-- begin DATA BLOCK --

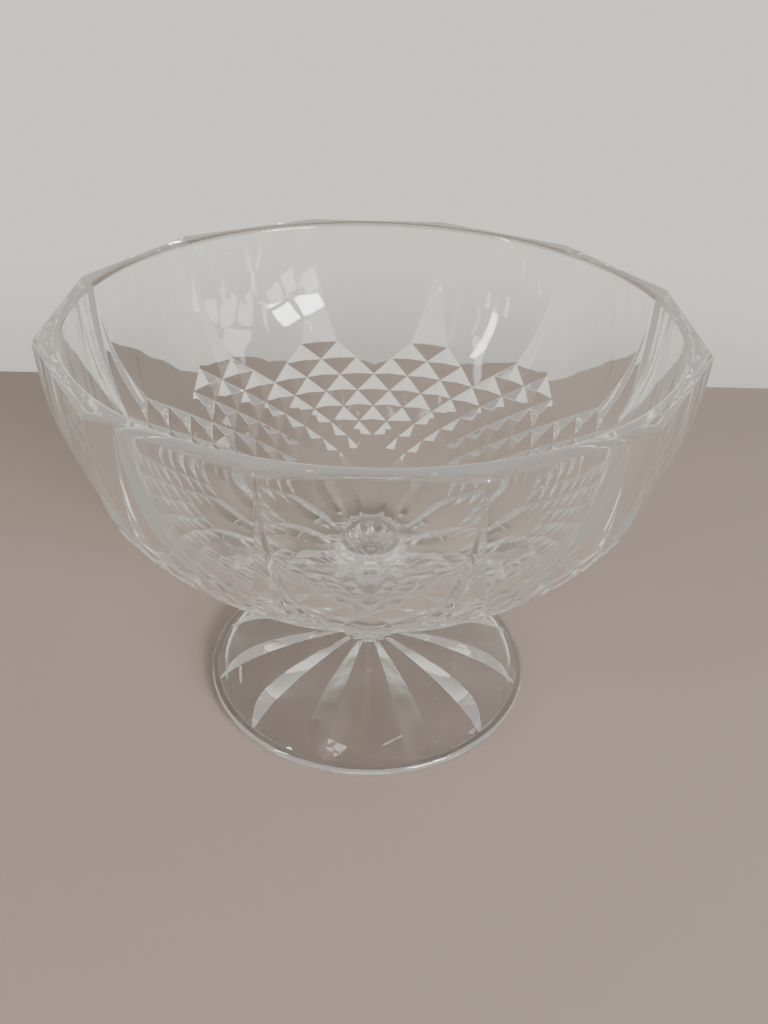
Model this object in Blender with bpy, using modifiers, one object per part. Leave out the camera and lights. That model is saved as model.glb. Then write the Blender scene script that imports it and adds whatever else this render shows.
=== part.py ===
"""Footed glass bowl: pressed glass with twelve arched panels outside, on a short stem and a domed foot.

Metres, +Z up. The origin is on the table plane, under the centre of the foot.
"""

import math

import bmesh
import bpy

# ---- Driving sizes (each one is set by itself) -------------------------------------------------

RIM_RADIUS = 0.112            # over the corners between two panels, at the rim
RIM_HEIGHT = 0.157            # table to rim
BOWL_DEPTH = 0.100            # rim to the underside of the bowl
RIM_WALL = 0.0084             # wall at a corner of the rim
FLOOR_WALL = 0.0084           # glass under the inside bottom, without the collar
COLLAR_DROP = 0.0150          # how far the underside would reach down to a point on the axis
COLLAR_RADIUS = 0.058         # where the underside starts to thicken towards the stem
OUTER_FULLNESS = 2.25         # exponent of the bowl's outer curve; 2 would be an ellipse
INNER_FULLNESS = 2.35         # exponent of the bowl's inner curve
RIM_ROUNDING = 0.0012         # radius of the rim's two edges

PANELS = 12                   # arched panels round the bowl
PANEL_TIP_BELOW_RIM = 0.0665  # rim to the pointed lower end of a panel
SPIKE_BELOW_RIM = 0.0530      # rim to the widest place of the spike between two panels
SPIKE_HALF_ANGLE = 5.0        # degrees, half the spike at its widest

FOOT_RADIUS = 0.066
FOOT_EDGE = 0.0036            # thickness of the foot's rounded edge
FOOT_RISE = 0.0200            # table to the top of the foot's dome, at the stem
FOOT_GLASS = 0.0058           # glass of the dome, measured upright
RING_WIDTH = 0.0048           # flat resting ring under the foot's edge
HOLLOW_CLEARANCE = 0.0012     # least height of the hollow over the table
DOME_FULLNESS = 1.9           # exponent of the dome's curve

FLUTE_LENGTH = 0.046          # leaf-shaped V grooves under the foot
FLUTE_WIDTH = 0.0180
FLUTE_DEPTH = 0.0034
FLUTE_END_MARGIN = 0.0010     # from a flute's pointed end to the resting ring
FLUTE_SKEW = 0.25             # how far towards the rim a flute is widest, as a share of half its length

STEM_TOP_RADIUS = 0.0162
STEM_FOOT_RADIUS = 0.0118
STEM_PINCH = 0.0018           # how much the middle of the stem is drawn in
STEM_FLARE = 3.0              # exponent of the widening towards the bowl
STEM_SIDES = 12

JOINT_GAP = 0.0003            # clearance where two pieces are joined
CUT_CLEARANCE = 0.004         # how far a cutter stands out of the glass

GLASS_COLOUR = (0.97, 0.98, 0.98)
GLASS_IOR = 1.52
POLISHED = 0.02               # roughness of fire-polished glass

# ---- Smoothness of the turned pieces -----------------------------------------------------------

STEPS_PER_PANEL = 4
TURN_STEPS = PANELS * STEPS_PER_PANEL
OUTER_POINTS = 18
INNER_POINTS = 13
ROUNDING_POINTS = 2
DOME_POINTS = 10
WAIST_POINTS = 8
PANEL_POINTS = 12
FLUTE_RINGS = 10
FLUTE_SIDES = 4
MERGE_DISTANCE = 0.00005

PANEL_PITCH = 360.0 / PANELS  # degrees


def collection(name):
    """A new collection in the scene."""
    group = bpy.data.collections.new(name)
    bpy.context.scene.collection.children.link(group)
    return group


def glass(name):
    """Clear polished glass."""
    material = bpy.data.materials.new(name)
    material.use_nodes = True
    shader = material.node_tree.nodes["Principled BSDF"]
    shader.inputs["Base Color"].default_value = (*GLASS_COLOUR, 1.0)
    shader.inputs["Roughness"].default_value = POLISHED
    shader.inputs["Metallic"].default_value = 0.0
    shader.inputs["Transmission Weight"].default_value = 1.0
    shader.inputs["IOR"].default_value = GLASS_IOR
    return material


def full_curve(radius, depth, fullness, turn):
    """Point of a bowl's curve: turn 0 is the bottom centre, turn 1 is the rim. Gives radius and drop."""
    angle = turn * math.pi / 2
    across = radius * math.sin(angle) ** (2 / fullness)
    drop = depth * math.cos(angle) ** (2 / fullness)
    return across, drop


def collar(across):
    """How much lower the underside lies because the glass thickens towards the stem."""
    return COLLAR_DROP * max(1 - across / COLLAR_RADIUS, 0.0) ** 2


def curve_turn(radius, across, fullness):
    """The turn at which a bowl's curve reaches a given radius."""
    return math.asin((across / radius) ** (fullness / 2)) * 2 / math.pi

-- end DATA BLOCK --

> _TASK DETAILS_
Write out the material from the first line to the last, exactly.

> _TASK RESULT_
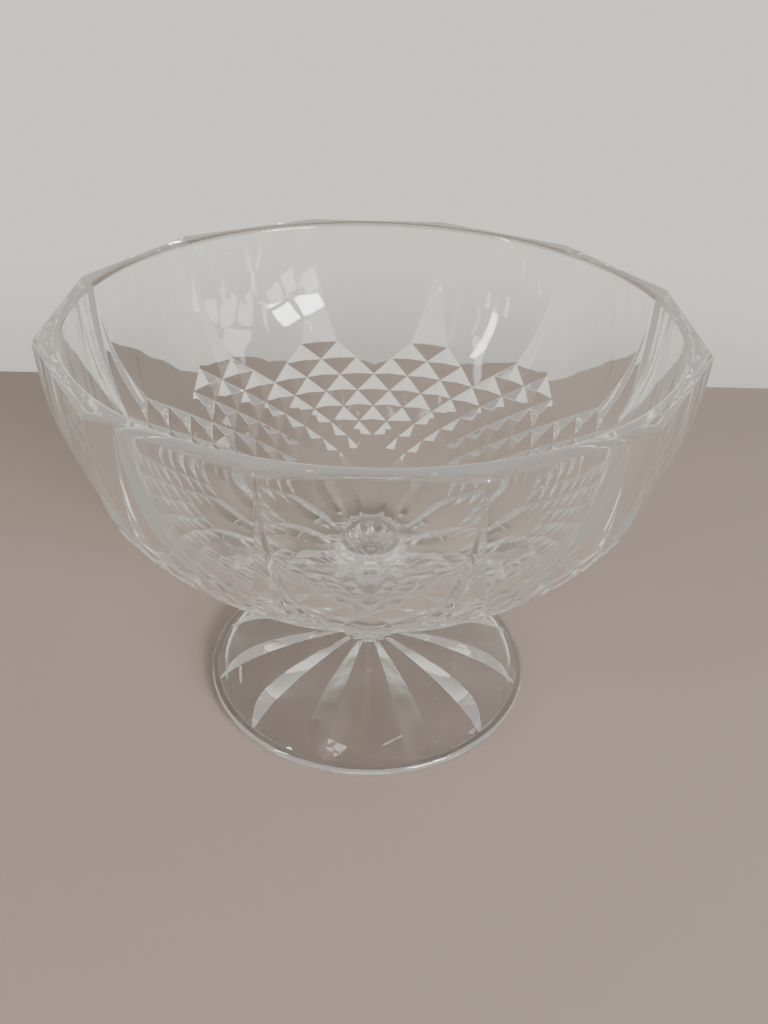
Model this object in Blender with bpy, using modifiers, one object per part. Leave out the camera and lights. That model is saved as model.glb. Then write the Blender scene script that imports it and adds whatever else this render shows.
=== part.py ===
"""Footed glass bowl: pressed glass with twelve arched panels outside, on a short stem and a domed foot.

Metres, +Z up. The origin is on the table plane, under the centre of the foot.
"""

import math

import bmesh
import bpy

# ---- Driving sizes (each one is set by itself) -------------------------------------------------

RIM_RADIUS = 0.112            # over the corners between two panels, at the rim
RIM_HEIGHT = 0.157            # table to rim
BOWL_DEPTH = 0.100            # rim to the underside of the bowl
RIM_WALL = 0.0084             # wall at a corner of the rim
FLOOR_WALL = 0.0084           # glass under the inside bottom, without the collar
COLLAR_DROP = 0.0150          # how far the underside would reach down to a point on the axis
COLLAR_RADIUS = 0.058         # where the underside starts to thicken towards the stem
OUTER_FULLNESS = 2.25         # exponent of the bowl's outer curve; 2 would be an ellipse
INNER_FULLNESS = 2.35         # exponent of the bowl's inner curve
RIM_ROUNDING = 0.0012         # radius of the rim's two edges

PANELS = 12                   # arched panels round the bowl
PANEL_TIP_BELOW_RIM = 0.0665  # rim to the pointed lower end of a panel
SPIKE_BELOW_RIM = 0.0530      # rim to the widest place of the spike between two panels
SPIKE_HALF_ANGLE = 5.0        # degrees, half the spike at its widest

FOOT_RADIUS = 0.066
FOOT_EDGE = 0.0036            # thickness of the foot's rounded edge
FOOT_RISE = 0.0200            # table to the top of the foot's dome, at the stem
FOOT_GLASS = 0.0058           # glass of the dome, measured upright
RING_WIDTH = 0.0048           # flat resting ring under the foot's edge
HOLLOW_CLEARANCE = 0.0012     # least height of the hollow over the table
DOME_FULLNESS = 1.9           # exponent of the dome's curve

FLUTE_LENGTH = 0.046          # leaf-shaped V grooves under the foot
FLUTE_WIDTH = 0.0180
FLUTE_DEPTH = 0.0034
FLUTE_END_MARGIN = 0.0010     # from a flute's pointed end to the resting ring
FLUTE_SKEW = 0.25             # how far towards the rim a flute is widest, as a share of half its length

STEM_TOP_RADIUS = 0.0162
STEM_FOOT_RADIUS = 0.0118
STEM_PINCH = 0.0018           # how much the middle of the stem is drawn in
STEM_FLARE = 3.0              # exponent of the widening towards the bowl
STEM_SIDES = 12

JOINT_GAP = 0.0003            # clearance where two pieces are joined
CUT_CLEARANCE = 0.004         # how far a cutter stands out of the glass

GLASS_COLOUR = (0.97, 0.98, 0.98)
GLASS_IOR = 1.52
POLISHED = 0.02               # roughness of fire-polished glass

# ---- Smoothness of the turned pieces -----------------------------------------------------------

STEPS_PER_PANEL = 4
TURN_STEPS = PANELS * STEPS_PER_PANEL
OUTER_POINTS = 18
INNER_POINTS = 13
ROUNDING_POINTS = 2
DOME_POINTS = 10
WAIST_POINTS = 8
PANEL_POINTS = 12
FLUTE_RINGS = 10
FLUTE_SIDES = 4
MERGE_DISTANCE = 0.00005

PANEL_PITCH = 360.0 / PANELS  # degrees


def collection(name):
    """A new collection in the scene."""
    group = bpy.data.collections.new(name)
    bpy.context.scene.collection.children.link(group)
    return group


def glass(name):
    """Clear polished glass."""
    material = bpy.data.materials.new(name)
    material.use_nodes = True
    shader = material.node_tree.nodes["Principled BSDF"]
    shader.inputs["Base Color"].default_value = (*GLASS_COLOUR, 1.0)
    shader.inputs["Roughness"].default_value = POLISHED
    shader.inputs["Metallic"].default_value = 0.0
    shader.inputs["Transmission Weight"].default_value = 1.0
    shader.inputs["IOR"].default_value = GLASS_IOR
    return material


def full_curve(radius, depth, fullness, turn):
    """Point of a bowl's curve: turn 0 is the bottom centre, turn 1 is the rim. Gives radius and drop."""
    angle = turn * math.pi / 2
    across = radius * math.sin(angle) ** (2 / fullness)
    drop = depth * math.cos(angle) ** (2 / fullness)
    return across, drop


def collar(across):
    """How much lower the underside lies because the glass thickens towards the stem."""
    return COLLAR_DROP * max(1 - across / COLLAR_RADIUS, 0.0) ** 2


def curve_turn(radius, across, fullness):
    """The turn at which a bowl's curve reaches a given radius."""
    return math.asin((across / radius) ** (fullness / 2)) * 2 / math.pi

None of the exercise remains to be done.